===== STORED DATA =====
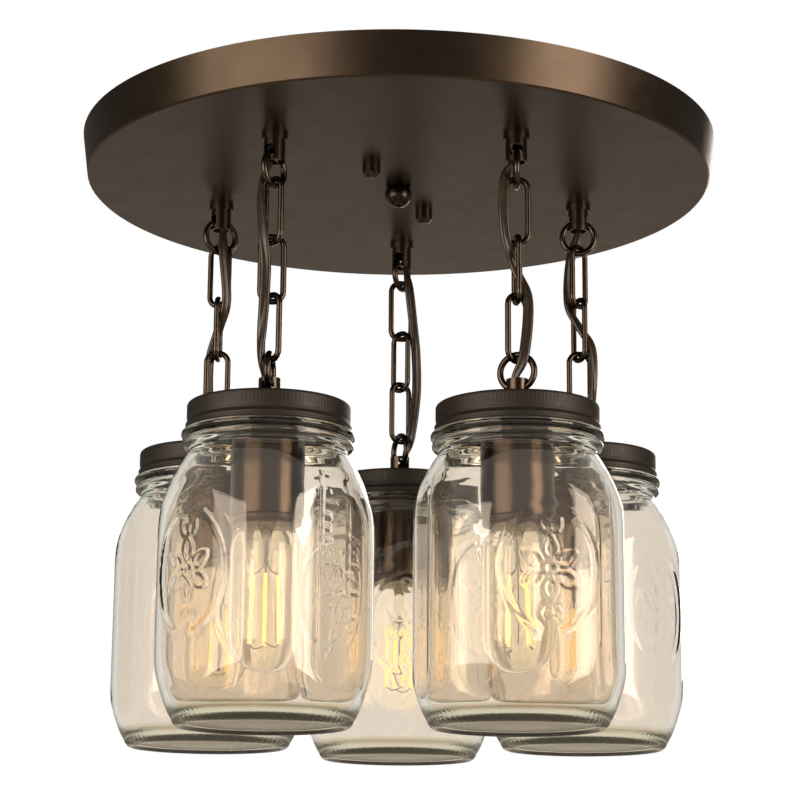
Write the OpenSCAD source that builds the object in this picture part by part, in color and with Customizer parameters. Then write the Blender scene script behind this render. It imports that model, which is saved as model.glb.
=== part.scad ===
// Semi-flush ceiling light with five glass jar pendants on short chains
// Origin at the centre of the ceiling plane, +Z up, the light hangs below it

/* [Canopy pan] */
// Outside diameter of the pan at the ceiling
canopy_top_d = 366; // [340:1:400]
// Outside diameter of the pan at its flat underside
canopy_low_d = 360; // [336:1:396]
// Height of the pan from ceiling to underside
canopy_h = 24; // [22:0.5:40]
// Sheet thickness of the pan
canopy_wall = 1.2; // [0.8:0.1:2]
// Bevel round the lower edge of the pan
canopy_edge = 1; // [0.4:0.1:3]

/* [Pendant layout] */
// Distance of each pendant from the centre
pendant_radius = 112; // [108:1:125]

/* [Ceiling straps] */
// Width of both straps
strap_w = 16; // [14:1:20]
// Thickness of each strap
strap_t = 2; // [1.5:0.5:3]
// Length of the strap that goes on the outlet box
box_strap_l = 110; // [104:1:120]
// Centre distance of the two outlet box slots
box_slot_spacing = 79.4; // [76:0.1:82]
// End to end length of an outlet box slot
box_slot_l = 14.6; // [12:0.1:16]
// Width of an outlet box slot
box_slot_w = 5; // [4.4:0.1:6]
// Length of the strap that carries the two studs
stud_strap_l = 105; // [100:1:120]
// Distance between the two studs
stud_spacing = 88.9; // [80:0.1:92]
// Turn of the stud strap seen from above
stud_strap_turn = 71; // [60:1:120]
// Diameter of the studs
stud_d = 4.1; // [3:0.1:5]
// Clearance of a stud or the nipple in a plain hole, on the radius
hole_play = 0.35; // [0.2:0.05:1]

/* [Nuts and knob] */
// Diameter of a cap nut
cap_nut_d = 10.2; // [9:0.1:14]
// Height of a cap nut
cap_nut_h = 8; // [7:0.1:12]
// Diameter of the centre nipple
nipple_d = 9.6; // [9:0.1:10]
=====
> [WHAT THE TASK REQUIRES] From the opening line of the data above, please print each line as written up to and including the line that contains "hangs below it", and nothing more.

> [EXERCISE SOLUTION]
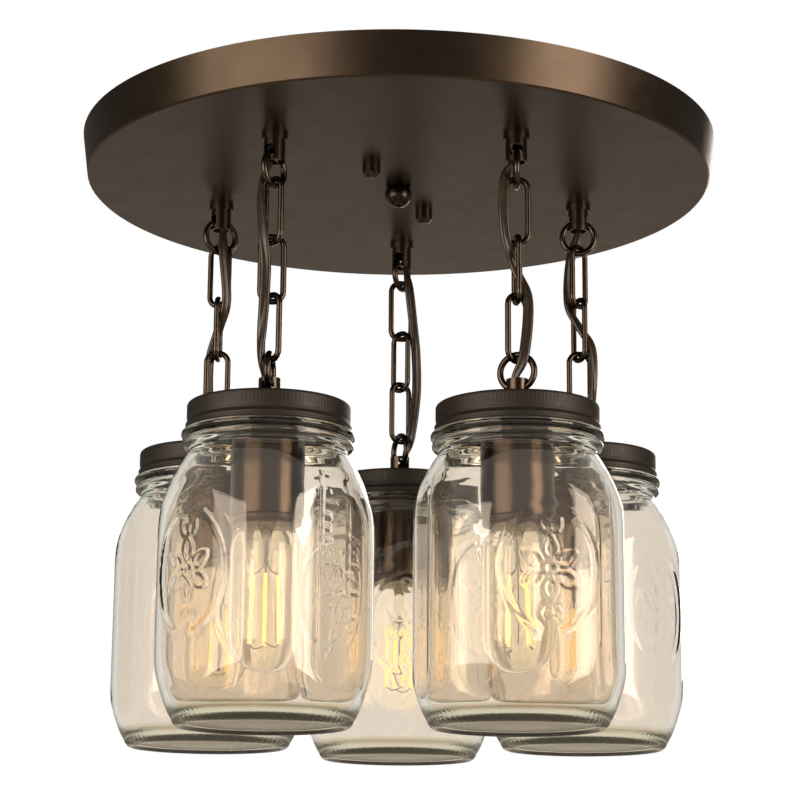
Write the OpenSCAD source that builds the object in this picture part by part, in color and with Customizer parameters. Then write the Blender scene script behind this render. It imports that model, which is saved as model.glb.
=== part.scad ===
// Semi-flush ceiling light with five glass jar pendants on short chains
// Origin at the centre of the ceiling plane, +Z up, the light hangs below it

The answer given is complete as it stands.